Keep to the lines between the one holding "across the weave." and the one holding "points = [vertex.co", inclusive, and write them out exactly.

(begin)

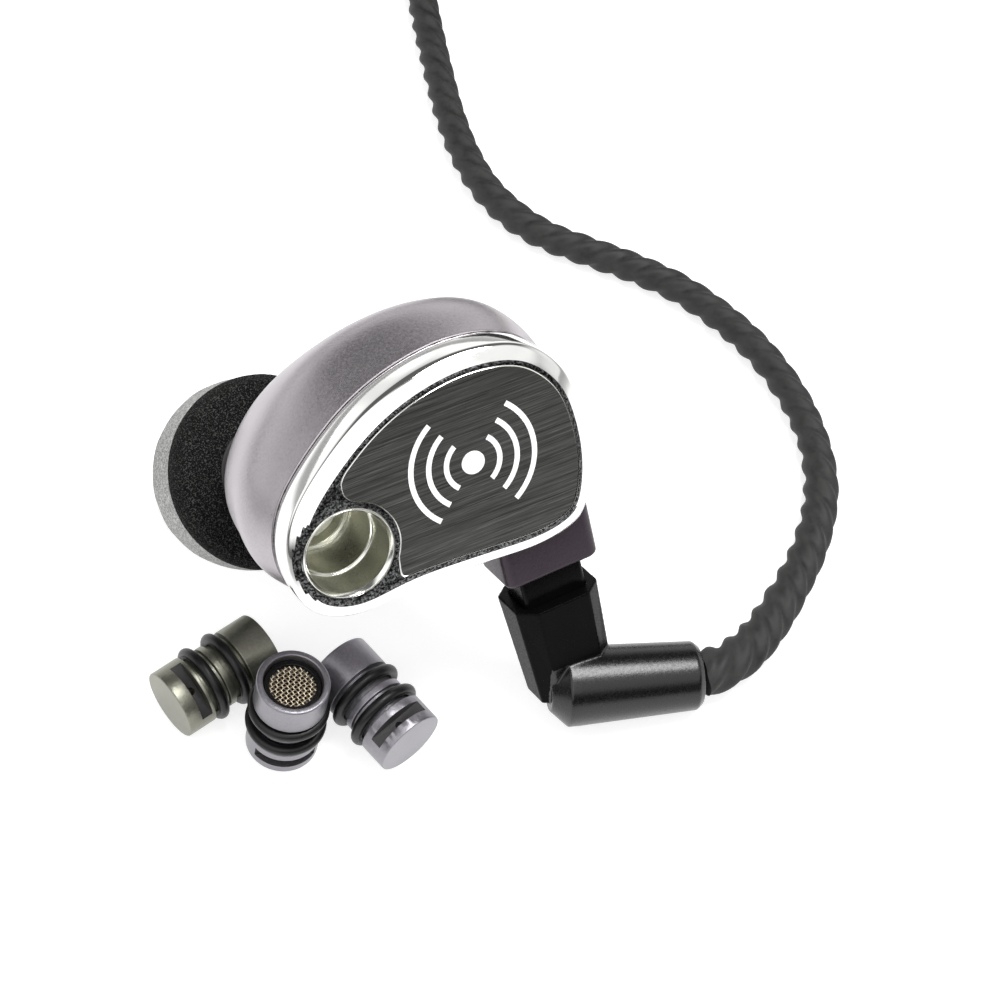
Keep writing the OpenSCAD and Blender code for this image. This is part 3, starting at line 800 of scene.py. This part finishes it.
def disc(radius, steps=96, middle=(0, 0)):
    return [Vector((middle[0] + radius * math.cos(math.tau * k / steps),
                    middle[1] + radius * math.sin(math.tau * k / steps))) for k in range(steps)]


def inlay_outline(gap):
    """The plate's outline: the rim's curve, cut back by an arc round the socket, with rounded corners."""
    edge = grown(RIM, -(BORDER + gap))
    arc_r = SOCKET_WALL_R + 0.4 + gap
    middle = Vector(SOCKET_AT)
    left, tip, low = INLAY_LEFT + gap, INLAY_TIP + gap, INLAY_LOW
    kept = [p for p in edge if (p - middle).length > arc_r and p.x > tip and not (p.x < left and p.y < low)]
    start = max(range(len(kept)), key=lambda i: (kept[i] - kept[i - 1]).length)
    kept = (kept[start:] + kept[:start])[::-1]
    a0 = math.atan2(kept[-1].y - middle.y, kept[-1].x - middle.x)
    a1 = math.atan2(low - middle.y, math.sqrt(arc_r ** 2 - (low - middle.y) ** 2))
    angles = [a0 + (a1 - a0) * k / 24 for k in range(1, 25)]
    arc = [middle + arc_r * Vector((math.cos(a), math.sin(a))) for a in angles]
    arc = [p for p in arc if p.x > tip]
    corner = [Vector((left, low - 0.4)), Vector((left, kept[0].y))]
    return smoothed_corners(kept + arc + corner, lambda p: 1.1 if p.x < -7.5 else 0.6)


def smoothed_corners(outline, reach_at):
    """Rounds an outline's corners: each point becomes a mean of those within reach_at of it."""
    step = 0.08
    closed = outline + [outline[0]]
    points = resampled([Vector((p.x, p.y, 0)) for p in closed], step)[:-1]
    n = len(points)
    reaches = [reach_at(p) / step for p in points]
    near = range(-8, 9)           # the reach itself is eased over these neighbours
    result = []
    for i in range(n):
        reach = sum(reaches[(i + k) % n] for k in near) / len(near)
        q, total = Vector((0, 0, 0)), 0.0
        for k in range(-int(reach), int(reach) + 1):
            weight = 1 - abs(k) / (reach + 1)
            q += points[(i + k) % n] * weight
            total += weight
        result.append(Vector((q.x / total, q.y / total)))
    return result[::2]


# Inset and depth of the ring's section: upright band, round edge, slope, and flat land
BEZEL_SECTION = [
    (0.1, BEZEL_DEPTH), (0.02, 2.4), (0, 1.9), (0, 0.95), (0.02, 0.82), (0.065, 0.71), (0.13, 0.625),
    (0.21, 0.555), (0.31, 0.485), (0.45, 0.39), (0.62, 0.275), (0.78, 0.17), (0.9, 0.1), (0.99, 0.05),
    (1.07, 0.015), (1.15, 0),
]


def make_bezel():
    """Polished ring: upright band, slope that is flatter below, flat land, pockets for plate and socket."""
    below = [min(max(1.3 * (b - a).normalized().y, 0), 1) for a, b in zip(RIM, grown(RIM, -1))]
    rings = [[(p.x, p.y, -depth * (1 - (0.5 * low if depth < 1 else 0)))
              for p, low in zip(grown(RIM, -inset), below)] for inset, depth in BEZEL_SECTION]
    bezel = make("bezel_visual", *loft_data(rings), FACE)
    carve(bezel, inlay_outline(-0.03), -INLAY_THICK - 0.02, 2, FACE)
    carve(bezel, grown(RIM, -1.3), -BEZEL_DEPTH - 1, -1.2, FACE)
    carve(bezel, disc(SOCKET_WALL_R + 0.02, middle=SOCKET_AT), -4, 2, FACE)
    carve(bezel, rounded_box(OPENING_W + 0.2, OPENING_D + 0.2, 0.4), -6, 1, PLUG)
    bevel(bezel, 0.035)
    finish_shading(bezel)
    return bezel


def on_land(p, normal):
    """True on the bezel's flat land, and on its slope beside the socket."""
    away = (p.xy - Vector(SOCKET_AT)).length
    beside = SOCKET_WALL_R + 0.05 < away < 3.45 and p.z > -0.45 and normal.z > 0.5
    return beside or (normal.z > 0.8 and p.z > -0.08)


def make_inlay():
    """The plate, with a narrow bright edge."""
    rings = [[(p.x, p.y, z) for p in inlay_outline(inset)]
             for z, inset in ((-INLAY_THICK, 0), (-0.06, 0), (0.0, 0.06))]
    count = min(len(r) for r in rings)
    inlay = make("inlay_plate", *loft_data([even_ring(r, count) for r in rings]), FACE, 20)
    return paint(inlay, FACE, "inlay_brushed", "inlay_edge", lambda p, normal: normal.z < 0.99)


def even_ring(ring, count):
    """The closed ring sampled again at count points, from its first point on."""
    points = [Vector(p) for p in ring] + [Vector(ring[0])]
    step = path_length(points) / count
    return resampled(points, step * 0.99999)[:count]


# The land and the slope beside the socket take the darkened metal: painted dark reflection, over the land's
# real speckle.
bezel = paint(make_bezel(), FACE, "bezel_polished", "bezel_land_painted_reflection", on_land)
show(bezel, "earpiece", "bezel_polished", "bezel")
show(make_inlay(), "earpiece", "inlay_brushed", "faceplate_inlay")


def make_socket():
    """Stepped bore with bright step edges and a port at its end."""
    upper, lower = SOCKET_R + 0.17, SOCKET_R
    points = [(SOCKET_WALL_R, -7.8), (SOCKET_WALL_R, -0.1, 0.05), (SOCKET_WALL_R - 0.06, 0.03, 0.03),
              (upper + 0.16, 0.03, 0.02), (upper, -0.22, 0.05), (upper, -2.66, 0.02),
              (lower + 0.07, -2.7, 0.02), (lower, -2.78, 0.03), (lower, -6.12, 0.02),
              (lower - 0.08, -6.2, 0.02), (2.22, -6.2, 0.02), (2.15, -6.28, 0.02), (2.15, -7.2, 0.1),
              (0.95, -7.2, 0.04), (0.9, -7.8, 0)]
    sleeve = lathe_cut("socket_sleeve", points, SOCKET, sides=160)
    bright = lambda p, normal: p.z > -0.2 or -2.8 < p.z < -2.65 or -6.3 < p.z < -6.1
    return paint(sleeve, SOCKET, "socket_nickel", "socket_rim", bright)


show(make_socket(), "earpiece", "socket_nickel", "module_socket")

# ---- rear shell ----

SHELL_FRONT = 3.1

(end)
(begin)

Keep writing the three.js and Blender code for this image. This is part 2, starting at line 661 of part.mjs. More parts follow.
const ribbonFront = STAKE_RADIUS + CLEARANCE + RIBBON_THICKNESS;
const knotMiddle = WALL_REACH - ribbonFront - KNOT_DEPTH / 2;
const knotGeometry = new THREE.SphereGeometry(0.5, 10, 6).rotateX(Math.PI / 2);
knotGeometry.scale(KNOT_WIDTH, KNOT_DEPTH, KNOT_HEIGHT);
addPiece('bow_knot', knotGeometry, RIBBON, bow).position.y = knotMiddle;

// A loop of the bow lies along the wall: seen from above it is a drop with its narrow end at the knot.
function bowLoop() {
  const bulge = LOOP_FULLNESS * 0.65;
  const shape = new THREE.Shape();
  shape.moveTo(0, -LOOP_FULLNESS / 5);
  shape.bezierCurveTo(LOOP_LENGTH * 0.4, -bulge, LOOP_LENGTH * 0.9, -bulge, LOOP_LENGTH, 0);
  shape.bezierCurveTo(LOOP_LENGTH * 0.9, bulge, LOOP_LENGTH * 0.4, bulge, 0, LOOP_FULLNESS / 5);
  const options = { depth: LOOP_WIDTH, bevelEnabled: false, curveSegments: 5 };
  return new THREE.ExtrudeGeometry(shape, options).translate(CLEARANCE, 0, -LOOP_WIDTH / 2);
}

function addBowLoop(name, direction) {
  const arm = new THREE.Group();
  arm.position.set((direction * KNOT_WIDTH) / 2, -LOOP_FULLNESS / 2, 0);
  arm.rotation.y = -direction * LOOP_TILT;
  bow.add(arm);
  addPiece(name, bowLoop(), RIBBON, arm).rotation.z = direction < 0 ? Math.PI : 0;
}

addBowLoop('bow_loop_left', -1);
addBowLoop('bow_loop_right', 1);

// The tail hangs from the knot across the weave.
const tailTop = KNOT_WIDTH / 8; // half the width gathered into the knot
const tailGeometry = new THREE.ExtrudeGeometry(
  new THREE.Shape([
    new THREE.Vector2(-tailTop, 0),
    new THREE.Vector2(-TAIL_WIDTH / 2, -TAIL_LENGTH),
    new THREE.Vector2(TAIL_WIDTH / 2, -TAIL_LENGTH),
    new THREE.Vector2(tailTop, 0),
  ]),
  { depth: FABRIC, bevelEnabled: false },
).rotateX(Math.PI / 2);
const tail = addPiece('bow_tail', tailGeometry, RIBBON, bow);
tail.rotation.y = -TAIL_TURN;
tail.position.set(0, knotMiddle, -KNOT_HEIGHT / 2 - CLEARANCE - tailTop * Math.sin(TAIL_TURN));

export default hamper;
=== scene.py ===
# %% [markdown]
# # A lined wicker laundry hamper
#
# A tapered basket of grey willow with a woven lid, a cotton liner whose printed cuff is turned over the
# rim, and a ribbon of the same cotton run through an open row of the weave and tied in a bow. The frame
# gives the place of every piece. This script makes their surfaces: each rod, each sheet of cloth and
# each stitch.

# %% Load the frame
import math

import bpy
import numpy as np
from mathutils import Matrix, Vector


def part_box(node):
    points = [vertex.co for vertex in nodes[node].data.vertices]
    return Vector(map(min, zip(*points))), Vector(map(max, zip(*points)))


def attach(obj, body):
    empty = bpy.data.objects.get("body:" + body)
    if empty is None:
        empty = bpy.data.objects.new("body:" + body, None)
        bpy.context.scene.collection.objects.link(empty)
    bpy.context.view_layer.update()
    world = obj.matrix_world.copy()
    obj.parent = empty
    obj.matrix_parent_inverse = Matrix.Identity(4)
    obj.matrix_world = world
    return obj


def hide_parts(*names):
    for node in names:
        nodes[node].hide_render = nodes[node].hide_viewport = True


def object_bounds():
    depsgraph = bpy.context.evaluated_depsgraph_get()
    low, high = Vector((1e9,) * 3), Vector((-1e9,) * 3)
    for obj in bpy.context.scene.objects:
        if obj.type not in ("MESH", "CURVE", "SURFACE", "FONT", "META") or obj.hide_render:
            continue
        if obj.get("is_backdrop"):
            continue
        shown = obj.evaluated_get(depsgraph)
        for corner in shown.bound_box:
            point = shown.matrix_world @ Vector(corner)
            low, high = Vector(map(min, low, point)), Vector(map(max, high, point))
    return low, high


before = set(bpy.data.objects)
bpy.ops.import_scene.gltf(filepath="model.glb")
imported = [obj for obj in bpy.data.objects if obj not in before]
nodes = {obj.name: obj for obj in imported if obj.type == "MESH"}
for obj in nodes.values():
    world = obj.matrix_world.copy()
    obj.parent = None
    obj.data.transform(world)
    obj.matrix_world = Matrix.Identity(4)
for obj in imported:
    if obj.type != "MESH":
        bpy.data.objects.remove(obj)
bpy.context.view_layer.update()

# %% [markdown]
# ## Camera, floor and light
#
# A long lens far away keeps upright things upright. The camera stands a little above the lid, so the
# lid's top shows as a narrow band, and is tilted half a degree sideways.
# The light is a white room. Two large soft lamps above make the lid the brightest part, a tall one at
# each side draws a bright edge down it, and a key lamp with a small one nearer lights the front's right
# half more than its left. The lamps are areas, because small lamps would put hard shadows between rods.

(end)
(begin)

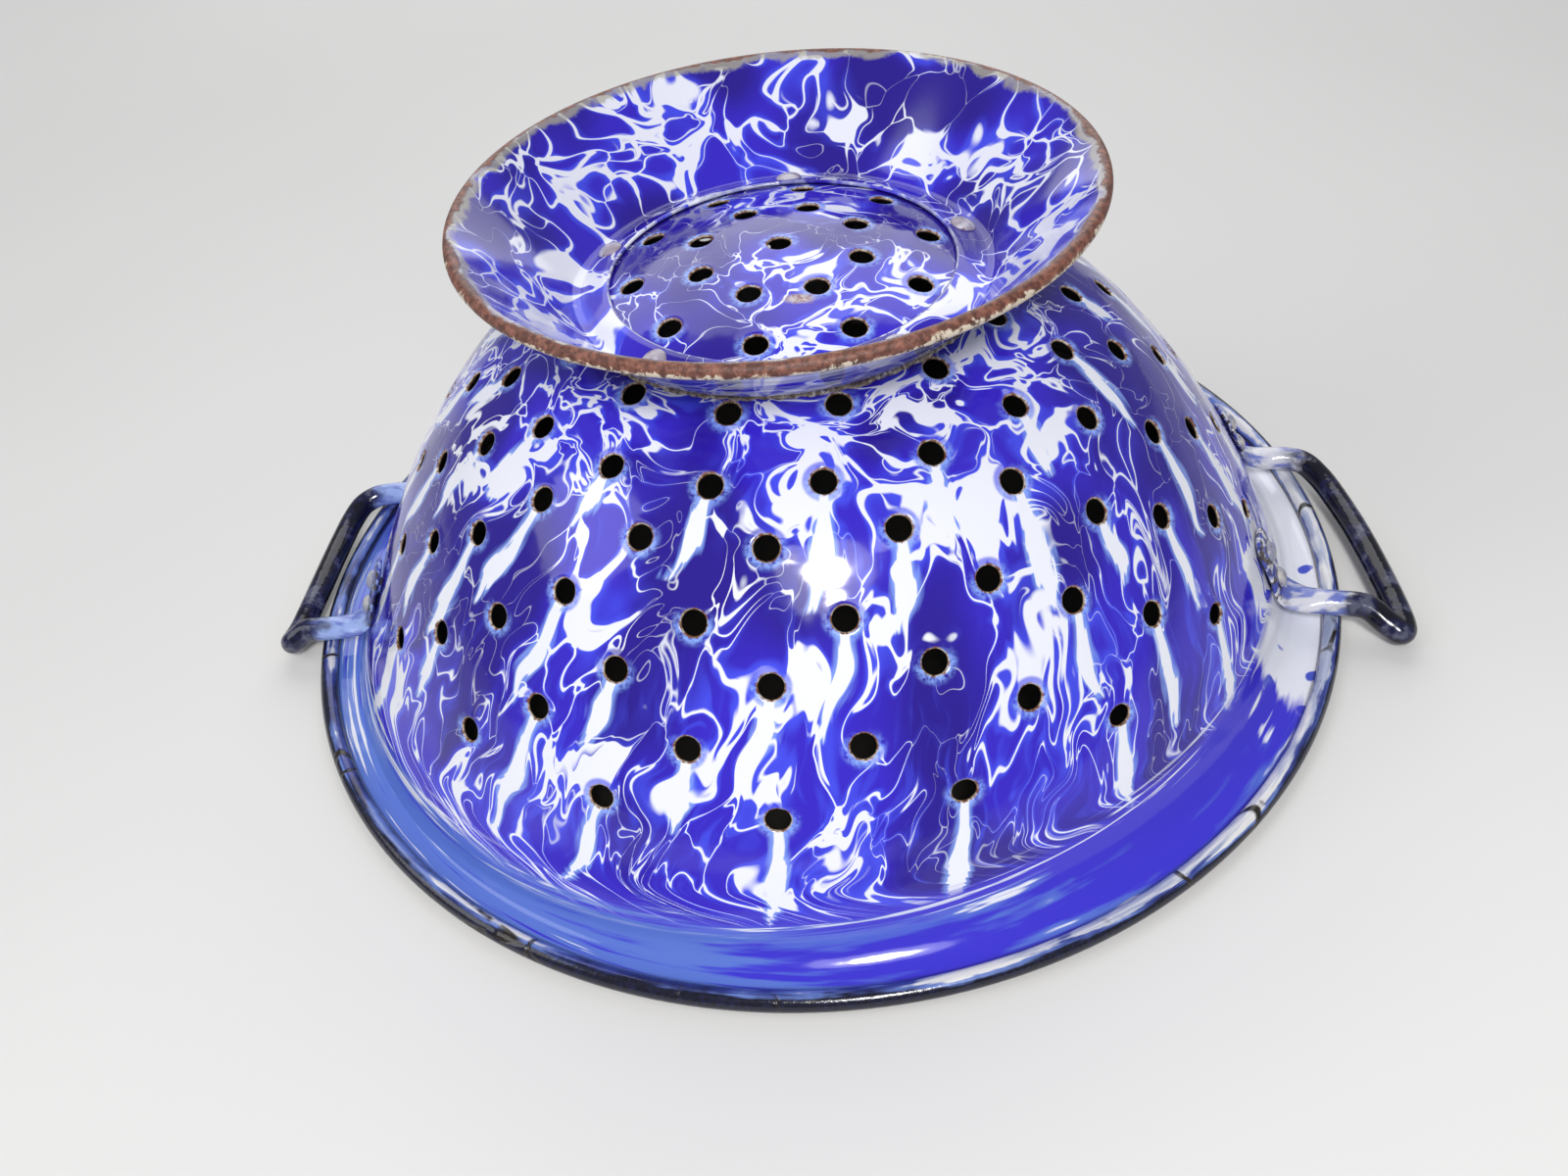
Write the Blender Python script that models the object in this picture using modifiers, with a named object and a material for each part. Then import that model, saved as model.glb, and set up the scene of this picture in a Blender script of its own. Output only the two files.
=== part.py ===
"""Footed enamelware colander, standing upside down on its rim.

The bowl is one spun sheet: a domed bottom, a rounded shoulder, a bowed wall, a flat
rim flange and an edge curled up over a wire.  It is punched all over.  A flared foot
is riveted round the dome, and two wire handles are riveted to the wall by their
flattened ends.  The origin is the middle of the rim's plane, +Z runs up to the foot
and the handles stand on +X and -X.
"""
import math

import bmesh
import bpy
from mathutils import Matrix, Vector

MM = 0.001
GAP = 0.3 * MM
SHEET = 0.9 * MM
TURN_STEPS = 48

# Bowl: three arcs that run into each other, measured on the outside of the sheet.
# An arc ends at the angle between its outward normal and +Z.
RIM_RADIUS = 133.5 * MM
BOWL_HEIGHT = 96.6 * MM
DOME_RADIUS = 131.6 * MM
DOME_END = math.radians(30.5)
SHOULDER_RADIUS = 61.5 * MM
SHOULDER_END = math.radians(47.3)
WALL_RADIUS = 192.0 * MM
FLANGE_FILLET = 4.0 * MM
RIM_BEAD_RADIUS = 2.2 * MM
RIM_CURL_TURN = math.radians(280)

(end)

SOLVED PROBLEM
// The tail hangs from the knot across the weave.
const tailTop = KNOT_WIDTH / 8; // half the width gathered into the knot
const tailGeometry = new THREE.ExtrudeGeometry(
  new THREE.Shape([
    new THREE.Vector2(-tailTop, 0),
    new THREE.Vector2(-TAIL_WIDTH / 2, -TAIL_LENGTH),
    new THREE.Vector2(TAIL_WIDTH / 2, -TAIL_LENGTH),
    new THREE.Vector2(tailTop, 0),
  ]),
  { depth: FABRIC, bevelEnabled: false },
).rotateX(Math.PI / 2);
const tail = addPiece('bow_tail', tailGeometry, RIBBON, bow);
tail.rotation.y = -TAIL_TURN;
tail.position.set(0, knotMiddle, -KNOT_HEIGHT / 2 - CLEARANCE - tailTop * Math.sin(TAIL_TURN));

export default hamper;
=== scene.py ===
# %% [markdown]
# # A lined wicker laundry hamper
#
# A tapered basket of grey willow with a woven lid, a cotton liner whose printed cuff is turned over the
# rim, and a ribbon of the same cotton run through an open row of the weave and tied in a bow. The frame
# gives the place of every piece. This script makes their surfaces: each rod, each sheet of cloth and
# each stitch.

# %% Load the frame
import math

import bpy
import numpy as np
from mathutils import Matrix, Vector


def part_box(node):
    points = [vertex.co for vertex in nodes[node].data.vertices]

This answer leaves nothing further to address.